Adapting this idea of horizon, Lonergan makes it part of his theory of knowledge. A man can alter his horizon by recognizing it as a limitation on his ability to know — indeed, as a limitation on the very questions that he must ask in order to know. He can open himself to information from out side his horizon, use that information to formulate new questions, and continue to grow. By thus transcending his limitations, a man undergoes "conversion," which may be moral, intellectual, social or religious. In Lonergan's approach to theology, which he will spell out in detail in a forthcoming major work to be called Method in Theology, the ultimate horizon "is an openness to an experience of God.

Rational Authority. The issue of Lonergan's approach to God became a principal focus of criticism at the Florida meeting, where Lonergan specialists were more than matched by "critical respondents." The participants heatedly debated whether any such system as Lonergan's could any longer hope to embrace all knowledge, and especially whether it could provide a proof of the existence of God. "He comes up with an argument for God out of the blue sky," objected Georgetown University's Louis Dupre. "He develops a concept of being into a concept of God."

Chicago Divinity School's Langdon Gilkey conceded that Lonergan's theological method has an "uneasy relationship" to his scientific method, but he applauded Lonergan's overall thought. "He has imbibed the empirical, the hypothetical the tentative," said Gilkey. "Yet within it he has a structure that breaks the back of relativism." Gilkey agrees with Boston College Philosopher David Rasmussen that, for Catholicism, Lonergan may be the liberating force that Friedrich Schleiermacher was for 19th century Protestantism. But for liberal Protestants, Gilkey notes, Lonergan could provide something of a brake to excessive subjectivism. "He has a way of freeing one from authority, yet setting up a rational authority."

Lonergan, who attended the congress sessions in a seldom-varying uniform of plaid sports shirt, slacks and windbreaker, listened attentively to both praise and criticism.
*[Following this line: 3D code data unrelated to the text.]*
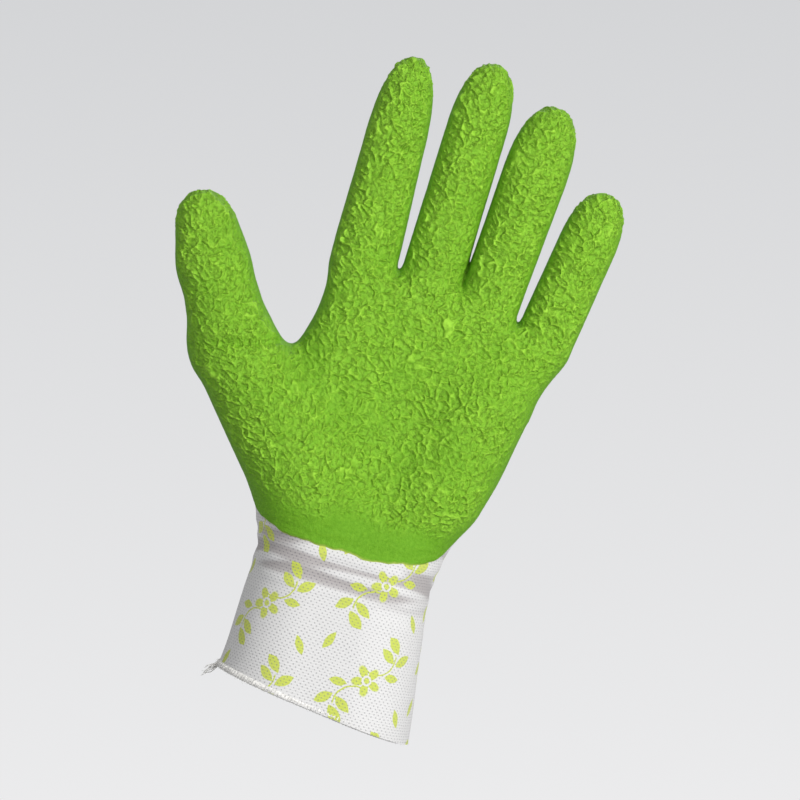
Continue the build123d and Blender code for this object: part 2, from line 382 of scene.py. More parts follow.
def smooth_table(columns):
    """A smooth curve through a table's columns, sampled every millimetre."""
    rows = np.array(columns, float)
    z = np.arange(rows[0, 0], rows[-1, 0] + 1)
    kernel = np.exp(-0.5 * (np.arange(-12, 13) / 4.0) ** 2)
    kernel /= kernel.sum()
    curves = [z]
    for column in rows.T[1:]:
        values = np.interp(z, rows[:, 0], column)
        curves.append(np.convolve(np.pad(values, 12, mode="edge"), kernel, mode="valid"))
    return curves


ARM_CURVES = smooth_table(ARM)
TOP_CURVES = smooth_table(PALM_TOP)


def arm_section(z):
    """Centre, half width and half depth of the arm at heights z."""
    left = np.interp(z, ARM_CURVES[0], ARM_CURVES[1])
    right = np.interp(z, ARM_CURVES[0], ARM_CURVES[2])
    depth = np.interp(z, ARM_CURVES[0], ARM_CURVES[3])
    return (left + right) / 2, (right - left) / 2, depth


def arm_distance(p):
    centre, half_width, depth = arm_section(p[:, 2])
    corner = ARM_CORNER * depth
    x = np.abs(p[:, 0] - centre) - (half_width - corner)
    y = np.abs(p[:, 1]) - (depth - corner)
    outside = np.sqrt(np.maximum(x, 0) ** 2 + np.maximum(y, 0) ** 2)
    tube = outside + np.minimum(np.maximum(x, y), 0) - corner
    top = p[:, 2] - np.interp(p[:, 0], TOP_CURVES[0], TOP_CURVES[1])
    return smooth_max(tube, top, TOP_BLEND)


def capsule_distance(p, start, end, start_radius, end_radius):
    start, end = np.array(start, float), np.array(end, float)
    axis = end - start
    t = np.clip((p - start) @ axis / (axis @ axis), 0.0, 1.0)
    radius = start_radius + (end_radius - start_radius) * t
    return np.linalg.norm(p - start - t[:, None] * axis, axis=1) - radius


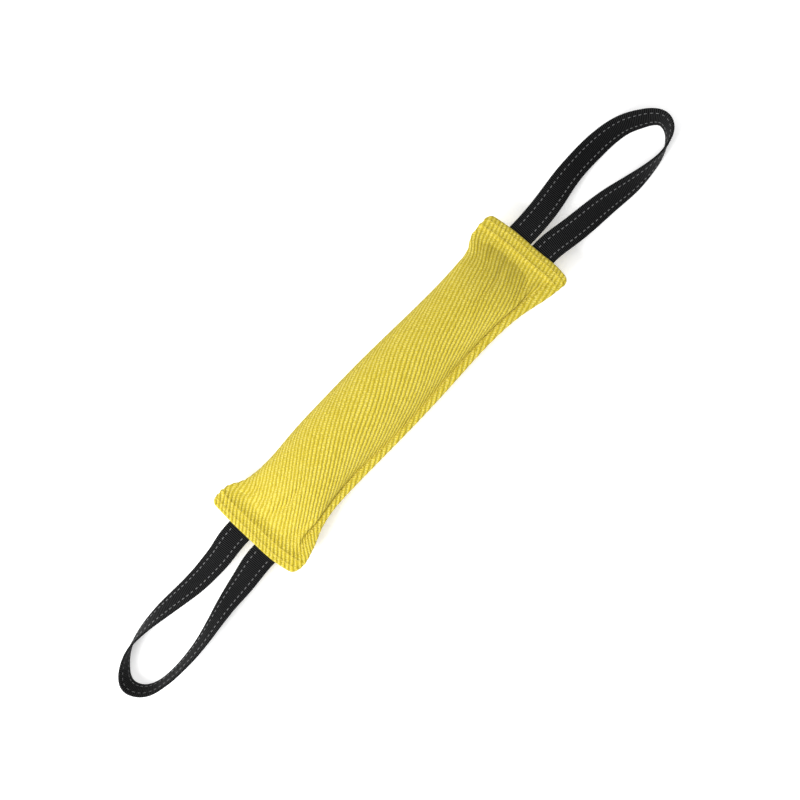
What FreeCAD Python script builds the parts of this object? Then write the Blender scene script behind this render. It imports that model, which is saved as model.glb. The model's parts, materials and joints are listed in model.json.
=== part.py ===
import FreeCAD, Part

import math
import os

# A stuffed bite tug: a roll of twill cloth, seamed flat at both ends and along one side, with a loop of
# webbing sewn into each end. Millimetres. +X runs along the roll to the right handle, +Y to the folded side
# of the cloth, +Z up. The roll lies on z = 0, and the origin is at the middle of its resting patch.

Vector = FreeCAD.Vector

# Stuffed roll
BODY_LENGTH = 298.0        # end edge to end edge
WAIST_WIDTH = 55.0         # across the stuffed tube, without the side flange
WAIST_HEIGHT = 40.0        # before the tube settles on its resting patch
SETTLING = 0.6             # how far the underside is pressed flat
TUBE_CENTRE_Y = 2.5        # the tube's middle stands towards the fold, and the side flange balances it
FABRIC = 1.5               # one layer of the twill
STUFFING_GAP = 0.2         # between the stuffing and the cloth

# Seamed bands
END_BAND = 12.0            # flat band across each end, along X
SIDE_BAND = 5.0            # flat band along the side seam at the waist
SIDE_BAND_AT_ENDS = 8.0    # the same band where it meets the end bands
CORNER_RADIUS = 4.0        # of the end bands' outer corners
FLARE = 27.0               # length over which the tube widens towards an end band
FLARE_TO_BAND = 5.0        # straight stretch between the flare and the band
TAPER = 40.0               # length over which the tube's height falls to the band
TUBE_SINK = 0.2            # how far the tube's thin end lies inside the band's faces

# Thread
STITCH_PITCH = 4.0
STITCH_LENGTH = 3.0
THREAD_WIDTH = 0.8
THREAD_HEIGHT = 0.5
THREAD_GAP = 0.05          # between the thread and the cloth it lies on
SIDE_ROW_INSET = 0.8       # side seam's row, out from the tube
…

At 65, with only one lung, he was remarkably energetic throughout the grueling week-long conference, dutifully setting aside spare moments to read many of the 700,000 words that participants had written about him. "I don't care whether they agree with me or dis agree with me," he said. "What matters is that they are here, talking with each other." Seminarian Joseph Collins, a well-to-do young activist who personally paid travel expenses for the participants, marveled at the quality of the debate: "I really didn't think they could interact."